Subject: This requires some more thought...
Author: Berserker9679
Date: 9/22/99 1:36:24 AM



At least on my part. What I would need to know to ensure a properly working ranking system for each zone runs in a list something like this:

Terrain effects--Accessibility of each zone
Friendly/Hostile units capable of taking action within the zone (to include firing from another zone)--Risk factor of each zone
Friendly/Hostile Resource collectors within a zone--Target objectives/Value of each zone?
Availabe unclaimed resources within a zone--Value of each zone
Total values for neighboring zones (utilizing all of the above factors)--Zone modifier

Then of course, there's the fact that each unit and structure type has a value attached to it--the more heavily armed and armored, the higher the value.
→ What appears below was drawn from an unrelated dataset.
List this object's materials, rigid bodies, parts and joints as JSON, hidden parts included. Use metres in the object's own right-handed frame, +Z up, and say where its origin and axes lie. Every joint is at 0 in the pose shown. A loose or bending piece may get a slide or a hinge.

So a PeeWee is counted as slightly less than a Flash, while a nuke silo or LRPC are counted as more than several of either.

Finally, while related to zones, there is a seperate factor that comes into play--how does the AI determine what should be attacked, and in what order? Should it seek out isolated hostiles and eliminate them first(effectively forcing your lines back), or should attacking resources be priority (thus cutting your production and "lines of supply"). In my opinion, the zoning factors should be coded into the game engine, while the values for units, terrain, resources, and structures should be a part of their respective files. This way, the AI uses the individual files to get the numbers for the calculations, while it draws from the engine to make it's determinations. That and I feel that the targeting priorities should be should be based on the AI script, thus allowing you to effectively make AIs with unique objectives (push back your lines, eliminate your defenses, destroy resources, and so forth).

Berserker9679
needs to think out more of this stuff.